La concatenazione del pensiero conduce alla corretta interpretazione a partire dalle parole della Cena di Gesù: "Questo è il sangue dell'alleanza, che è versato per molti". Quale la tonalità e l'asserzione di queste parole? Kasper non esita: «Quell'esclamazione non accusa gli ebrei, ma accusa noi come cristiani perché, invece di interpretarla come un messaggio di salvezza, l'abbiamo interpretata per secoli come una maledizione per il popolo ebraico». Si impone un interrogativo che non si può eludere: è possibile uscire dall'intrico delle vicende storiche che segnano la vita della Chiesa?

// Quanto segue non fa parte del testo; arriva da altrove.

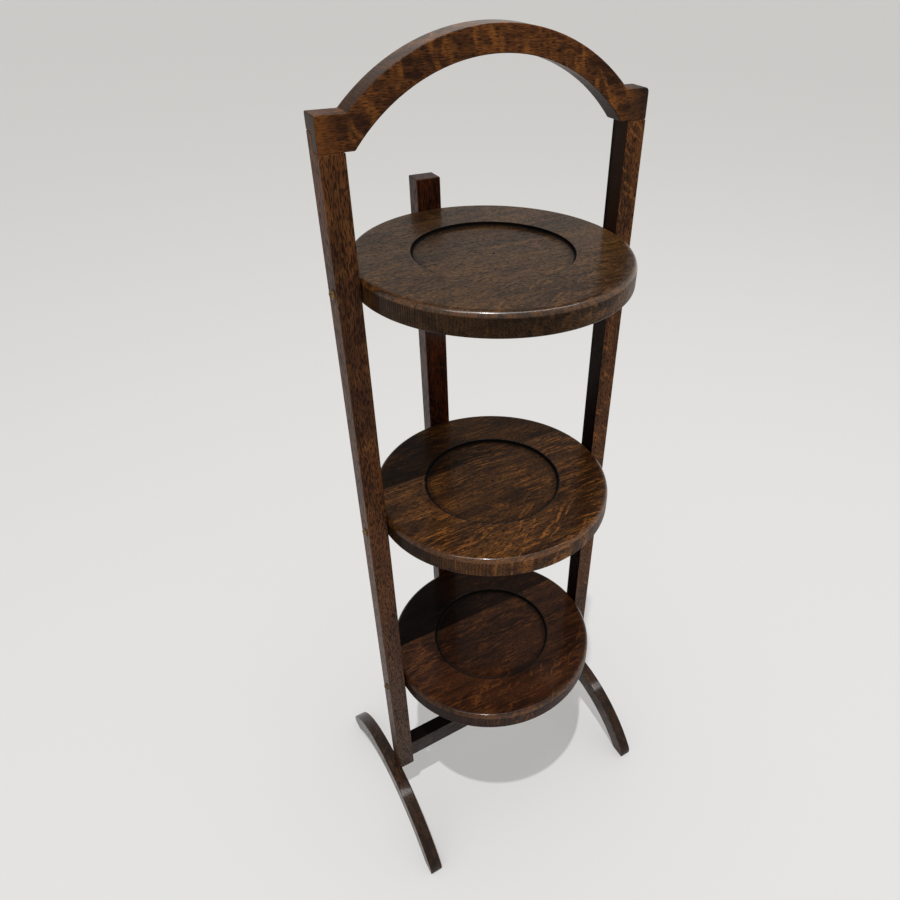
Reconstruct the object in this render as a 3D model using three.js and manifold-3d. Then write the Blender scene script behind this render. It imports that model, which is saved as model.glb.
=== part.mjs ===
// Folding three-tier cake stand in dark oak with brass fittings.
//
// Two square uprights, an arched carrying handle, a stretcher and two bracket feet make the frame.
// Three round plates turn on screws between the uprights. A bar behind them is hinged to the back
// of each plate, so all three fold up together until they lie flat in the plane of the frame.
//
// Millimetres, +Z up, X across the frame, -Y towards the user. The floor is z = 0 and the origin
// is under the middle of the whole stand.

import * as THREE from "three";
import { mergeVertices } from "three/addons/utils/BufferGeometryUtils.js";
import Module from "manifold-3d";

const wasm = await Module();
wasm.setup();

// Plates
const plateDiameter = 250;
const plateThickness = 22;
const plateTopEdgeRadius = 6;
const plateBottomEdgeRadius = 2.5;
const wellDiameter = 143;
const wellDepth = 3.5;
const wellCoveRadius = 6;
const wellLipRadius = 2;

// Heights of the tiers
const bottomTierHeight = 240;
const tierPitch = 254;
const tierNames = ["bottom", "middle", "top"];

// Uprights
const uprightWidth = 20;
const uprightDepth = 20;
const uprightBottomHeight = 58;
const shoulderAboveTopTier = 120;

// Handle: an arch between two flat shoulders, half-lapped onto the uprights
const archRise = 50.5;
const archThickness = 19.5;
const archShoulderInset = 3.7;
const shoulderHeight = 25;
const lapTongueHeight = 12.8;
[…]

La strada indicata, con lucida serenità, è proprio lo stesso Gesù Cristo, considerato concretum universale e quindi fondante un modello di rapporto fra ebraismo e cristianesimo, nel lessico di Kasper detto della rappresentanza: «Questo modello include anche ciò che è comune (solidarietà) e ciò che distingue (l'uno e l'unico che agisce per gli altri). In questo 'modello della rappresentanza' può essere determinato benissimo, collegandosi a Rm 1, il rapporto tra cristianesimo ed ebraismo contemporaneo. L'ebraismo contemporaneo e il cristianesimo sono segni reciprocamente del giudizio e della grazia divini».
Se considerati attentamente, uno per uno ma, simultaneamente, legati in un unicum, gli otto interventi scanditi negli anni, palesano la loro realtà di pietre miliari. Chi è sensibile al dialogo ebraico cristiano, o forse lo vive in prima persona, non potrà non prenderli in soppesata considerazione; si tratta però di interventi inclusivi perché ogni credente che ascolti la Parola e valuti la storia della Chiesa, dovrà lasciarsene illuminare per rendere trasparente la propria coscienza. Si tratta di costruire un rapporto con Israele inedito e aderente alla realtà storica ed evangelica.
In una tonalità tuttavia che ci riporta alla nostra realtà umana: «Se anche la comunità ebraica, come la Chiesa cristiana, nella fede alla parola di Dio che ascolta, dice 'si' nei fatti e nelle parole, dobbiamo rimettere a Dio il modo in cui egli condurrà Israele alla salvezza, senza 'dover mettere in gioco la nostra cristiana speranza di salvezza per Israele».